----- INPUT DATA

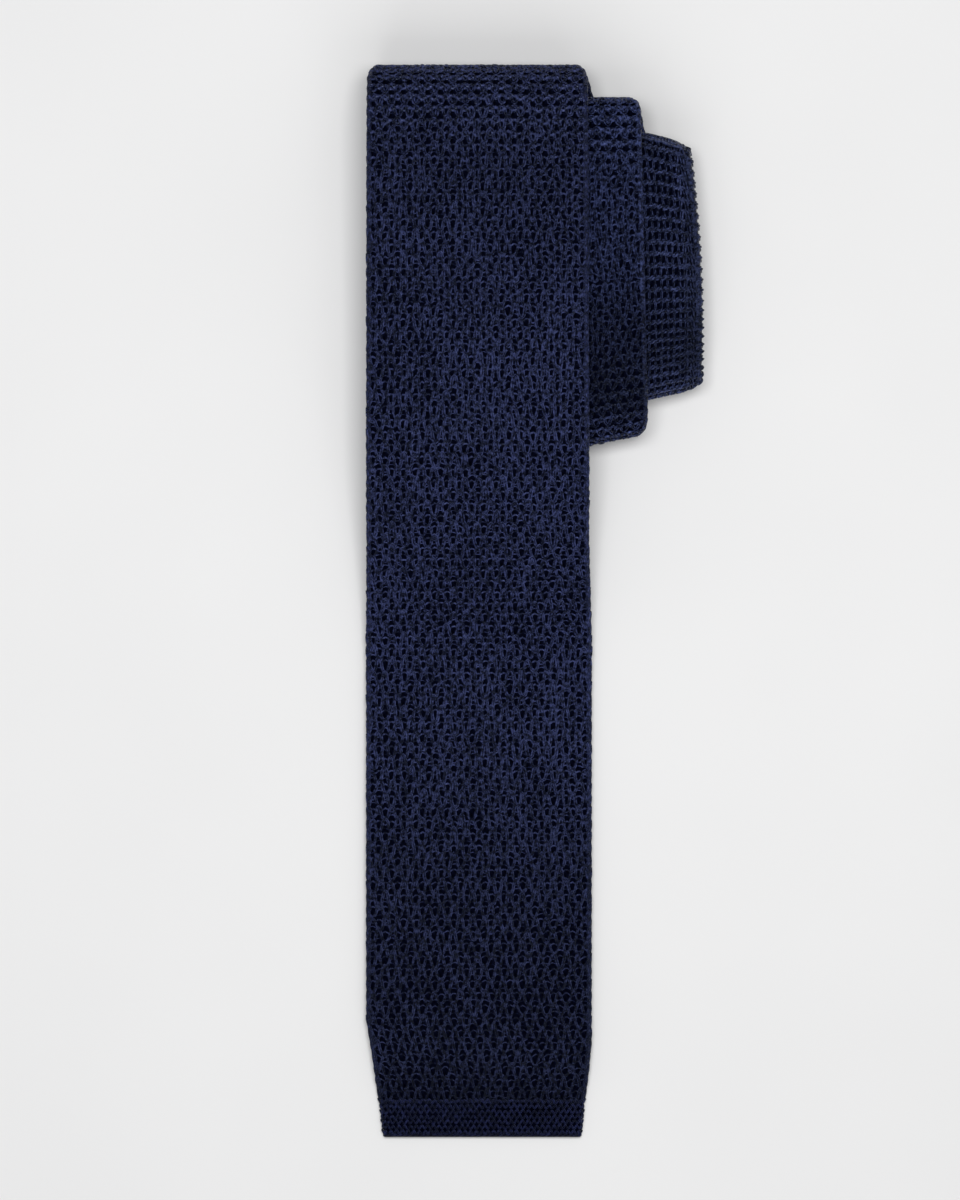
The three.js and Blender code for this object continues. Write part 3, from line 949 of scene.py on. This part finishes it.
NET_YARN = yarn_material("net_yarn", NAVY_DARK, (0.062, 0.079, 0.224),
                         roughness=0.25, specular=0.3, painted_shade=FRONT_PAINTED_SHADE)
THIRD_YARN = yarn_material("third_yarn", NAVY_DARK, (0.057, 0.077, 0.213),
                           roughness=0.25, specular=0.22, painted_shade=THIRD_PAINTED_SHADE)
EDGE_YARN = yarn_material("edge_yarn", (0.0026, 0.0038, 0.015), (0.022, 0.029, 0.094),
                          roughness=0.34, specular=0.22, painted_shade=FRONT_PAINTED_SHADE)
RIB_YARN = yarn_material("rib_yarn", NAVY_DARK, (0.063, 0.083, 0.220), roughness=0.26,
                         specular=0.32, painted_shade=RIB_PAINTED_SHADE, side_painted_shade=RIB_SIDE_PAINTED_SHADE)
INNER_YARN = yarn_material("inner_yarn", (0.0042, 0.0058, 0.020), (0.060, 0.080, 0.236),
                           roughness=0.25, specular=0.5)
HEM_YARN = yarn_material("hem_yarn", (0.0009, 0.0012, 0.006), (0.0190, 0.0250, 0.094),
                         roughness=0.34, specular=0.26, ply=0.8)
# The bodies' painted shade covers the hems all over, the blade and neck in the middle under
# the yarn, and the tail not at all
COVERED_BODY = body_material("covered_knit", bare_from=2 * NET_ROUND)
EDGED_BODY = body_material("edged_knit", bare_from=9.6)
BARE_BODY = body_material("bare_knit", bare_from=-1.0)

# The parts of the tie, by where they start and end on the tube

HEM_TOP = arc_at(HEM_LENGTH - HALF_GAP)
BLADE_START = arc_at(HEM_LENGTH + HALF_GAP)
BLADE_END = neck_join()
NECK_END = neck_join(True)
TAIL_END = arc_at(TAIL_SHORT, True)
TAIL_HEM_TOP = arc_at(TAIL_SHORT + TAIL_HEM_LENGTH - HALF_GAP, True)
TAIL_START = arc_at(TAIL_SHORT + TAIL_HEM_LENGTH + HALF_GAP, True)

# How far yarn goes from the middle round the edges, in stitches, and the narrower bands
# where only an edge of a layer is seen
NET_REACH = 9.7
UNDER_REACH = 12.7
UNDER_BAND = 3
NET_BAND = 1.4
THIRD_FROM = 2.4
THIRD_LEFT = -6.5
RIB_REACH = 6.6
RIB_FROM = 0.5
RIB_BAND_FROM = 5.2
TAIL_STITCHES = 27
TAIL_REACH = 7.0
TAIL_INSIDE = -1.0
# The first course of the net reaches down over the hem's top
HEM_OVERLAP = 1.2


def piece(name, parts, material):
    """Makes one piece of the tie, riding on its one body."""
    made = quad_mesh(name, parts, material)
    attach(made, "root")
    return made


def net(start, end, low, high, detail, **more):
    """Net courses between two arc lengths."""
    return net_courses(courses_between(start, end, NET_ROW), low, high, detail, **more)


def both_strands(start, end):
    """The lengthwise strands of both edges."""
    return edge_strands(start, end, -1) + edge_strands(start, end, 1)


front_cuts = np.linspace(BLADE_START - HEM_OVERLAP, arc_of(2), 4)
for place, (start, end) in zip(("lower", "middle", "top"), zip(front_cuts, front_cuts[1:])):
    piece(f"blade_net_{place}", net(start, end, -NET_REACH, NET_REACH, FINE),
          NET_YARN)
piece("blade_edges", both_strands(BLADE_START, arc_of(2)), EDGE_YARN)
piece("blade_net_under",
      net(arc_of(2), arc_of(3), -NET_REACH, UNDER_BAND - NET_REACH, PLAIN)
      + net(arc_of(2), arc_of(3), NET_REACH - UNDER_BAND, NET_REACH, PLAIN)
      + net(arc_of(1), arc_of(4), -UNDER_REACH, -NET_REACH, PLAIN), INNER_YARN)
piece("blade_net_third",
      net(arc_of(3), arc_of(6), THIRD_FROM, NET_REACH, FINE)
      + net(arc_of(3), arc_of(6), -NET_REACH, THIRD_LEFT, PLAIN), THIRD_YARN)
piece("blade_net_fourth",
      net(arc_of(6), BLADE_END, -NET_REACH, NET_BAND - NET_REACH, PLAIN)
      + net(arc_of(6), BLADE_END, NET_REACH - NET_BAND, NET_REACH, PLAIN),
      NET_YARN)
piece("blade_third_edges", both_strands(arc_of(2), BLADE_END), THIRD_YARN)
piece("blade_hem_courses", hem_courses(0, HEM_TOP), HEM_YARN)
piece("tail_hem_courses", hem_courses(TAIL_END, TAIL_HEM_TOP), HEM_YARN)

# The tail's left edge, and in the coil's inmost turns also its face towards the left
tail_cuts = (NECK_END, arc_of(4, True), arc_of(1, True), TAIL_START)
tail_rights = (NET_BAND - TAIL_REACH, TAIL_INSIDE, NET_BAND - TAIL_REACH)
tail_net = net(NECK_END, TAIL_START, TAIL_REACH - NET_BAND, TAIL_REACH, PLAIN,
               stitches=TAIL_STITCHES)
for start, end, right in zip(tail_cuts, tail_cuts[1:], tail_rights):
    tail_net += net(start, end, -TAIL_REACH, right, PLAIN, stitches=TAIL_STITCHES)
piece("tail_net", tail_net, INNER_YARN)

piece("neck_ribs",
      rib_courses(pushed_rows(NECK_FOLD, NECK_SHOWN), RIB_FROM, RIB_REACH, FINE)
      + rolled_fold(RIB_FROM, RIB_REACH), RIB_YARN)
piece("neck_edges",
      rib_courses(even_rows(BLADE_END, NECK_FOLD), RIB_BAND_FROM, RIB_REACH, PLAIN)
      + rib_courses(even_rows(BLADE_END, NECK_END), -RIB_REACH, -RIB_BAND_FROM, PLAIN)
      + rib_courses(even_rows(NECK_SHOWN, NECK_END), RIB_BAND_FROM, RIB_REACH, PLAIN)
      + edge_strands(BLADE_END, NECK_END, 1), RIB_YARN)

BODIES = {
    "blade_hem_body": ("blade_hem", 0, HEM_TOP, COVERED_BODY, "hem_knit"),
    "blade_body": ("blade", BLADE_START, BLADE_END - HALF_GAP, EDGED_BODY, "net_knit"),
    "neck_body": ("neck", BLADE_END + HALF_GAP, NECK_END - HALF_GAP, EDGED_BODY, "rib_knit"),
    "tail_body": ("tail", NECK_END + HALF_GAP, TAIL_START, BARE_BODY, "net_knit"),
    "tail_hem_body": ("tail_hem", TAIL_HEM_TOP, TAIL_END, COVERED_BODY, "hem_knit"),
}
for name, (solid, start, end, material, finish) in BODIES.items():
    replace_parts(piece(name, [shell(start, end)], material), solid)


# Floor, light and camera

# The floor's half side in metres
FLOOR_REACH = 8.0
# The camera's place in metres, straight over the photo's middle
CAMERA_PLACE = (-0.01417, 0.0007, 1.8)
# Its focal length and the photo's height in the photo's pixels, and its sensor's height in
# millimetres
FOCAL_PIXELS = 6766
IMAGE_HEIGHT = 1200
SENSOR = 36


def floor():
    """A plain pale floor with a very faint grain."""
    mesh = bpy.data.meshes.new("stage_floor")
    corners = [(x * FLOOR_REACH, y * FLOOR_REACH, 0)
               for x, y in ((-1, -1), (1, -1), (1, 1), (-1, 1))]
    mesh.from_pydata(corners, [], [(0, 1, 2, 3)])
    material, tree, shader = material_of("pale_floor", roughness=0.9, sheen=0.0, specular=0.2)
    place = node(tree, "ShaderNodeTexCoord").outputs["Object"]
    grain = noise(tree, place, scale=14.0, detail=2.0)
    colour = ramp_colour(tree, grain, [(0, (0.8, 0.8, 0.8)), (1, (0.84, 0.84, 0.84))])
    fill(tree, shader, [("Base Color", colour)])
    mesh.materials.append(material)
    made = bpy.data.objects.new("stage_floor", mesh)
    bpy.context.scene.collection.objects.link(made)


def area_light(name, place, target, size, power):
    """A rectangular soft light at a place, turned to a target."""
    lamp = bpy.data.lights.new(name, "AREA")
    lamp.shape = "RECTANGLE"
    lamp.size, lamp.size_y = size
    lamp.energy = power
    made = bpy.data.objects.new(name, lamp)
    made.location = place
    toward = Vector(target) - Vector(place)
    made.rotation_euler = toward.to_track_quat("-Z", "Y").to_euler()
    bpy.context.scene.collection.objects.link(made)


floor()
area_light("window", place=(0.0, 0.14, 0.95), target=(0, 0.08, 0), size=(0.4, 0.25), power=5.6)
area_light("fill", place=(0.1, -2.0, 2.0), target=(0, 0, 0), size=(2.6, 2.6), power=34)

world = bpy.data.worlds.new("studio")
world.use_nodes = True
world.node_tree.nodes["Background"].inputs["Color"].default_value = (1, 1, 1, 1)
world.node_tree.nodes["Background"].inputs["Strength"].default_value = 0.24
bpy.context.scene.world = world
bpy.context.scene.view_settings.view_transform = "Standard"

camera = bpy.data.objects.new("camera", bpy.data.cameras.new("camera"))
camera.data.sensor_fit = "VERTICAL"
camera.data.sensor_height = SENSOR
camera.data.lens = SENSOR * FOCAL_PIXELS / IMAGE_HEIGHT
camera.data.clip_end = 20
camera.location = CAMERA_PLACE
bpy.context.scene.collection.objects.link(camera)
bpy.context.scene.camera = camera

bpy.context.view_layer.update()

----------
----- INPUT DATA

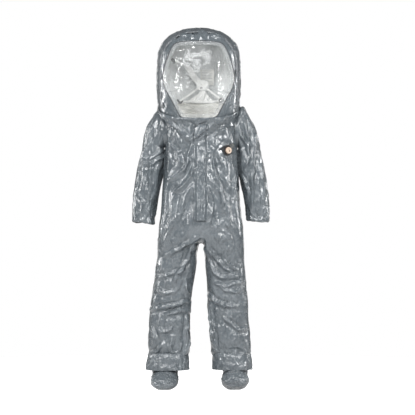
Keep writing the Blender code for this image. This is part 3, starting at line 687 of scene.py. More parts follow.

----------

OBJECTIVE
Scan the material above. Return every line containing the string "This".

WRITTEN ANSWER
The three.js and Blender code for this object continues. Write part 3, from line 949 of scene.py on. This part finishes it.
Keep writing the Blender code for this image. This is part 3, starting at line 687 of scene.py. More parts follow.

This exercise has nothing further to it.